**Data provided**

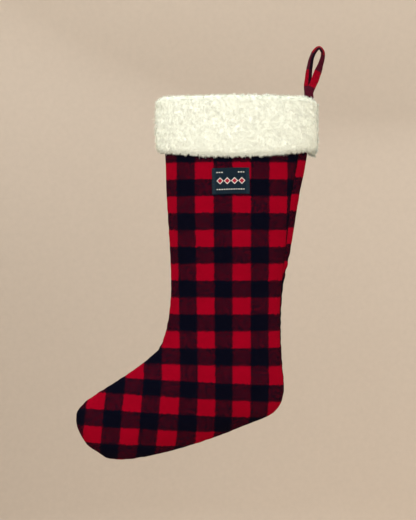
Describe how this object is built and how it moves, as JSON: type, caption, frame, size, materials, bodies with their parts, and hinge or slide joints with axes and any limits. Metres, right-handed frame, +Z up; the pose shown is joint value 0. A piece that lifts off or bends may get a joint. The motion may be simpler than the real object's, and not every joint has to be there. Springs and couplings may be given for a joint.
{
  "type": "hanging stocking",
  "caption": "Checked wool hanging stocking with a fleece cuff, a woven label and a swinging cloth loop at the cuff's corner.",
  "frame": {"origin": "inside top of the hanging loop's eye, where a hook holds it", "axes": "+Z up, the front faces -Y, the toe points to -X and the loop is at the calf side"},
  "size_m": [0.3375, 0.0654, 0.5607],
  "materials": {
    "plaid_wool": "brushed twill wool, red and black checks",
    "fleece": "cream sherpa pile",
    "loop_wool": "the same checked wool, folded to a strip",
    "label_weave": "satin woven label",
    "dark_thread": "polyester sewing thread",
    "cream_thread": "polyester sewing thread"
  },
  "bodies": {
    "stocking": {"front_panel": "plaid_wool", "back_panel": "plaid_wool", "side_seam_thread": "dark_thread", "overlock_thread": "dark_thread", "cuff": "fleece", "cuff_seam_thread": "cream_thread", "cuff_join_thread": "cream_thread", "label": "label_weave", "label_thread": "dark_thread", "loop_ends": "loop_wool", "loop_tack_thread": "dark_thread"},
    "loop": {"hanging_loop": "loop_wool", "loop_edge_thread": "dark_thread"}
  },
  "joints": [
    {"name": "loop_swing", "type": "hinge", "parent": "stocking", "child": "loop", "pos_m": [-0.0135, 0, -0.0562], "axis": [0, 1, 0], "range_deg": [-80, 60], "stiffness_Nm_per_rad": 0.012}
  ]
}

**The exercise**
Each line above is to be repeated exactly.

**Solution to this problem**
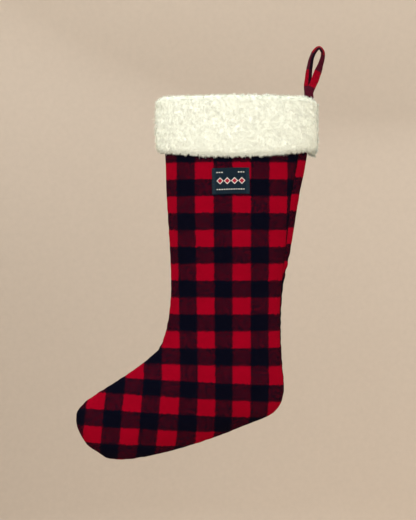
Describe how this object is built and how it moves, as JSON: type, caption, frame, size, materials, bodies with their parts, and hinge or slide joints with axes and any limits. Metres, right-handed frame, +Z up; the pose shown is joint value 0. A piece that lifts off or bends may get a joint. The motion may be simpler than the real object's, and not every joint has to be there. Springs and couplings may be given for a joint.
{
  "type": "hanging stocking",
  "caption": "Checked wool hanging stocking with a fleece cuff, a woven label and a swinging cloth loop at the cuff's corner.",
  "frame": {"origin": "inside top of the hanging loop's eye, where a hook holds it", "axes": "+Z up, the front faces -Y, the toe points to -X and the loop is at the calf side"},
  "size_m": [0.3375, 0.0654, 0.5607],
  "materials": {
    "plaid_wool": "brushed twill wool, red and black checks",
    "fleece": "cream sherpa pile",
    "loop_wool": "the same checked wool, folded to a strip",
    "label_weave": "satin woven label",
    "dark_thread": "polyester sewing thread",
    "cream_thread": "polyester sewing thread"
  },
  "bodies": {
    "stocking": {"front_panel": "plaid_wool", "back_panel": "plaid_wool", "side_seam_thread": "dark_thread", "overlock_thread": "dark_thread", "cuff": "fleece", "cuff_seam_thread": "cream_thread", "cuff_join_thread": "cream_thread", "label": "label_weave", "label_thread": "dark_thread", "loop_ends": "loop_wool", "loop_tack_thread": "dark_thread"},
    "loop": {"hanging_loop": "loop_wool", "loop_edge_thread": "dark_thread"}
  },
  "joints": [
    {"name": "loop_swing", "type": "hinge", "parent": "stocking", "child": "loop", "pos_m": [-0.0135, 0, -0.0562], "axis": [0, 1, 0], "range_deg": [-80, 60], "stiffness_Nm_per_rad": 0.012}
  ]
}